Doing complex tasks like ‘starting a business’ or ‘learning to drive’ means users have to find lots of different pieces of content and interact with government lots of times. The content and the transactions might be owned by different, siloed parts of government. And users are often left to figure out how to complete them in the right order and at the right time.
Because much of this content and many of these transactions are hosted on GOV.UK, we’ve been working to take all these bits and pieces and build them into a coherent service journey. This will be displayed on a single page, that will show the user all the steps in the process, what they need to do, and in what order.
We’ve just launched our first service page – for learning to drive. Now we’re planning to use this approach with other services on GOV.UK. Here’s how we’re embedding end-to-end service design in GOV.UK – the home of digital government.
Joining things up for the user
There is a huge amount of content published on GOV.UK. There are currently about 400,000 different bits of guidance, transactions, forms, publications and other pieces of content on the site.
We’ve already done a lot of work to make it easier for users to find content on GOV.UK. This included creating a new taxonomy, improving the navigation and working on search. This work is aimed at making it easier for users to find the thing they are looking for and to navigate around the site.
Elsewhere in GDS, work had been done to develop the ‘task list’ pattern, which is a list of tasks that users will have to do in order to get the thing they need. This helped to prove the value of the ‘service journey’ approach.
The next step from this is to help users navigate based on the thing they are trying to do, and to put the steps involved in doing a task in order, to build a service journey on GOV.UK.
Driving change on the driving page
To pilot this work, we looked at some services that we knew a lot about and that we knew were relatively straightforward. We also wanted to be able to build on existing research. For these reasons, we settled on ‘learning to drive’. We wanted to develop a basic service page pattern for this service that we could then apply to other services.
Building on this, we’ve created a step-by-step journey for learning to drive a car. From the first step – checking that you’re allowed to drive a car, to the final step – what to do when you pass.
We’ve built a page that lays out the whole process step by step. The page shows users all the things they need to do – and in what order – to achieve the thing they want to do. It has links to content and transactions across GOV.UK, such as the page for applying for a provisional driving licence. It also links to things outside GOV.UK, such as the Official DVSA Theory Test Kit app.

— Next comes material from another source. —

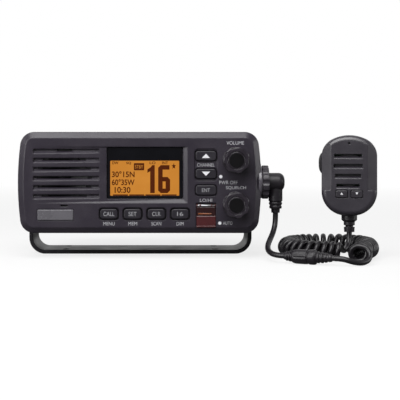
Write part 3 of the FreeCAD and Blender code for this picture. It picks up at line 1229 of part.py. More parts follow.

Within 2 days of us launching it, the service page was already being displayed as a Google search snippet.
The service page shows the full user journey in one place, but we also wanted to make it easier for users to understand where they are in the journey even when they’re not on the service page.
To do this, we’ve put a link back to the service page, and included the service journey map on the right-hand side of all content pages. So, for example, if you visit the ‘book your driving test’ page, you can immediately see where you are in the service – on the fifth stage of a six-stage process.
Good for users, good for government
We hope that this work will make it easier for users to do the things they need to do. And to understand what is involved in a service, and the steps that things need to be done in.
We hope this work will make things simpler and clearer for people in government too. In the Government Transformation Strategy, we committed to “developing end-to-end services that meet the needs of their users across all channels”. The work we’re doing on GOV.UK is helping to show what those end-to-end user-focused services look like, and what and who is involved in delivering them.
It’s helping teams understand where their work sits in the context of the whole service and it’s helping government as a whole understand what those services look like.
We’ve piloted this approach with the ‘learning to drive’ page and our next steps will be to look at the analytics and feedback on how this page and the service journey are working with users.
If the feedback shows that this is the right approach, then we want to roll it out to other services, including more complex ones. We also want to look at things like what happens when a piece of content sits in multiple journeys and how we can accommodate more complicated service journeys, where there might be several ways for a user to achieve a task. We also want to look at how these journeys are published and who should own them.
Ultimately, we want this work to be a tool that will help users and government understand, visualise and navigate full service journeys. We want it to be work that will help embed end-to-end services on GOV.UK and across government.